Well this time I was ready for them. Everything I owned had a label on it and was in the little baggy. And…I still got flagged down. The two morons in question demanded I test my hairspray on my arm–to prove it wasn’t evil terrorist juice. Why? Because “it’s not labelled.”
Thing is: the f***ing bottle is 40 mLs. And yes, it is labelled. The label happened to be on the back, where apparently Portuguese employees don’t look. Lucky for me, this wasn’t decided to be my fault and I got through with all my shit.

One quick flight down the Iberian peninsula later, I made it to Faro and promptly left the airport in search of a sunny spot in which to NAP!

Porto, a City Named After its Wine

Last weekend, I spent far too much time trying to decipher Portuguese. The fact that it’s similar to Gallego did not help me in the slightest–it sounds like a mushy and incomprehensible version of Gallego. Why was Jeannette trying to understand Portuguese? Because I decided to hop a train to Porto for the long weekend!

The train in question left Santiago at 5:45 am, which was as disgustingly early as it sounds. I slept on the train. And then I attempted to sleep in the station in the ass-end of nowhere while we were waiting for another train. And then I slept on the second train to Porto–which was a rattly pain, let me tell you. However, completely worth it, as I arrived at Porto by 10 am, and promptly devoured an amazing sandwich, the Francesiña.

Our hostel was amazing, with super-friendly people who fed me, AND gave us free shots. Basically, they are now my friends forever. We explored the wonderfulness that is Porto–with beautiful sunny streets, a river the runs straight through the town, and a beach nearby. Note: I use the word “beach” loosely, and in the Oregonian sense–it was a beach with a cold wind, crashing waves, and glorious amounts of FOG!

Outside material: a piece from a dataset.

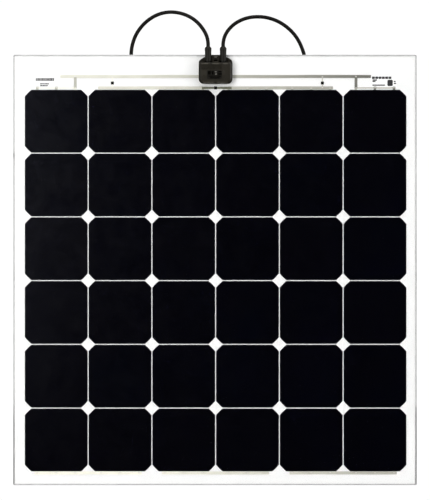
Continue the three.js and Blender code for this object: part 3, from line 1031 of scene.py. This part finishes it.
base_back, tray_front = BASE_HIGH.y, BASE_LOW.y
shoulder_front = base_back - 6 * mm
lid_back, lid_front = tray_front - 0.3 * mm, LID_LOW.y
sleeve_y = base_back - 7 * mm
sleeve_offset = 15
screw_offset = 13.2
tongue_front = shoulder_front - 2.8 * mm


def circle(x, y, z, radius, count):
    """Points round a level circle."""
    angles = [math.tau * k / count for k in range(count)]
    return [(x + radius * math.cos(angle), y + radius * math.sin(angle), z) for angle in angles]


def upright(x, y, radius, top, bottom, count=40):
    """A round bar along Z, at an offset from the box's middle, between two depths."""
    return loft([circle(beside(x), y, down(depth), radius * mm, count) for depth in (bottom, top)])


def shoulder_outline():
    """The plate above the tray: sloped at its corners, with an arch over the latch."""
    right = [
        (33.7, 27), (33.7, 16.2), (33.3, 14.2), (32.4, 12.2), (30.7, 10.3), (28.2, 8.5), (24.8, 6.4),
        (21.9, 4.8), (20.7, 4.4),
    ]
    arch = [(9.0, 4.4), (9.0, 1.9), (8.6, 1.2), (6.6, 0.8), (3.4, 0.5), (0.0, 0.4)]
    points = right + arch
    mirrored = [(-x, depth) for x, depth in reversed(points[:-1])]
    return [(beside(x), down(depth)) for x, depth in points + mirrored]


def pry_lip():
    """A wedge above the latch, sloping up and forward, for a finger or a driver."""
    rings = []
    for lift, top in ((-0.6, 0.9), (0, 1.0), (1.25, 2.5)):
        corners = ((-3.3, 2.8), (3.3, 2.8), (3.3, top), (-3.3, top))
        rings.append([(beside(x), shoulder_front - lift * mm, down(depth)) for x, depth in corners])
    return loft(rings)


def add_box_base():
    """The tray and shoulder plate in one piece, with its channels, windows, catch and rims."""
    base = shape_from(slab(shoulder_outline(), base_back, shoulder_front))
    tray = slab(box_outline(-33.7, 33.7, 16, 58.7, 3, 10, 10), base_back, tray_front)
    combine(base, [tray], "UNION")
    hollow = box_outline(-31.2, 31.2, 18.5, 56.2, 1, 7.5)
    cuts = [slab(hollow, base_back - 2 * mm, tray_front - 2 * mm)]
    cuts.append(slab(slot_outline(), base_back + 2 * mm, base_back - 4 * mm))
    for side in SIDES.values():
        cuts.append(upright(side * sleeve_offset, sleeve_y, 6.8, -5, 15))
        cuts.append(upright(side * sleeve_offset, sleeve_y, 4.05, 10, 25))
        cuts.append(bar(*pair(side, 22.6, 29.6), shoulder_front, -1, 2.2, 11.6, 13.6, 0.8))
    cuts.append(bar(-4.6, 4.6, shoulder_front, -1, 3.6, 3.6, 9.4, 0.7))
    combine(base, cuts, "DIFFERENCE")
    joins = [bar(-3.0, 3.0, shoulder_front, 3.8, -2.2, 5.6, 7.0, 0.3), pry_lip()]
    for side in SIDES.values():
        joins.append(bar(*pair(side, 6.2, 7.9), shoulder_front, 1, -1.3, 2.2, 13.5, 0.6))
        joins.append(bar(*pair(side, 24.5, 29), shoulder_front, 5.5, 0.2, 9, 15, 0.8))
    combine(base, joins, "UNION")
    shell = as_bmesh(soften(base, 0.35 * mm))
    box_piece("junction_box_base_shell", shell, "box", nodes=["junction_box_base"], sharp_deg=30)
    # Black floors in the windows and channels: painted shade.
    floors = bmesh.new()
    for side in SIDES.values():
        bar(*pair(side, 22.8, 29.4), shoulder_front, 2.4, 1.6, 11.8, 13.4, 0.6, floors)
    bar(-4.4, 4.4, shoulder_front, 3.9, 3.2, 4.8, 9.2, 0.6, floors)
    box_piece("box_window_shade_floors", floors, "dark_gloss_and_shade")
    # The catch pad is painted lighter: a painted highlight.
    catch = bar(-2.6, 2.8, shoulder_front, -2, -2.4, 5.7, 6.9, 0.3)
    box_piece("latch_catch_pad", softened(catch, 0.1 * mm), "polished_with_highlight")
    # The rim is painted lighter: a painted highlight along the tray's lower edge.
    rim = bar(-25, 25, tray_front, 1, -0.25, 57.3, 58.4, 0.5)
    box_piece("box_lower_rim", softened(rim, 0.12 * mm), "painted_highlight")


def lid_dish():
    """The lid's plate, bevelled towards its face."""
    steps = (
        (lid_back, 0.5), (lid_back - 0.4 * mm, 0.1), (lid_front + 1.5 * mm, 0.0),
        (lid_front + 0.2 * mm, 1.7), (lid_front, 2.3),
    )
    rings = []
    for y, inset in steps:
        sides = -31.7 + inset, 31.7 - inset, 16.2 + inset * 0.7, 57 - inset
        rings.append(at(y, box_outline(*sides, 2.5, 9 - inset * 0.6, 10)))
    return loft(rings)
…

However, the best part of Porto is the wine–Porto wine. Imagine a wine that is much sweeter than normal, because the fermentation process has been halted by the addition of copious amounts of brandy (This addition also jacks up the alcohol content of Porto, a word to the wise). The entire far side of the river is populated by wineries, complete with tours and tastings! Yum yum yum.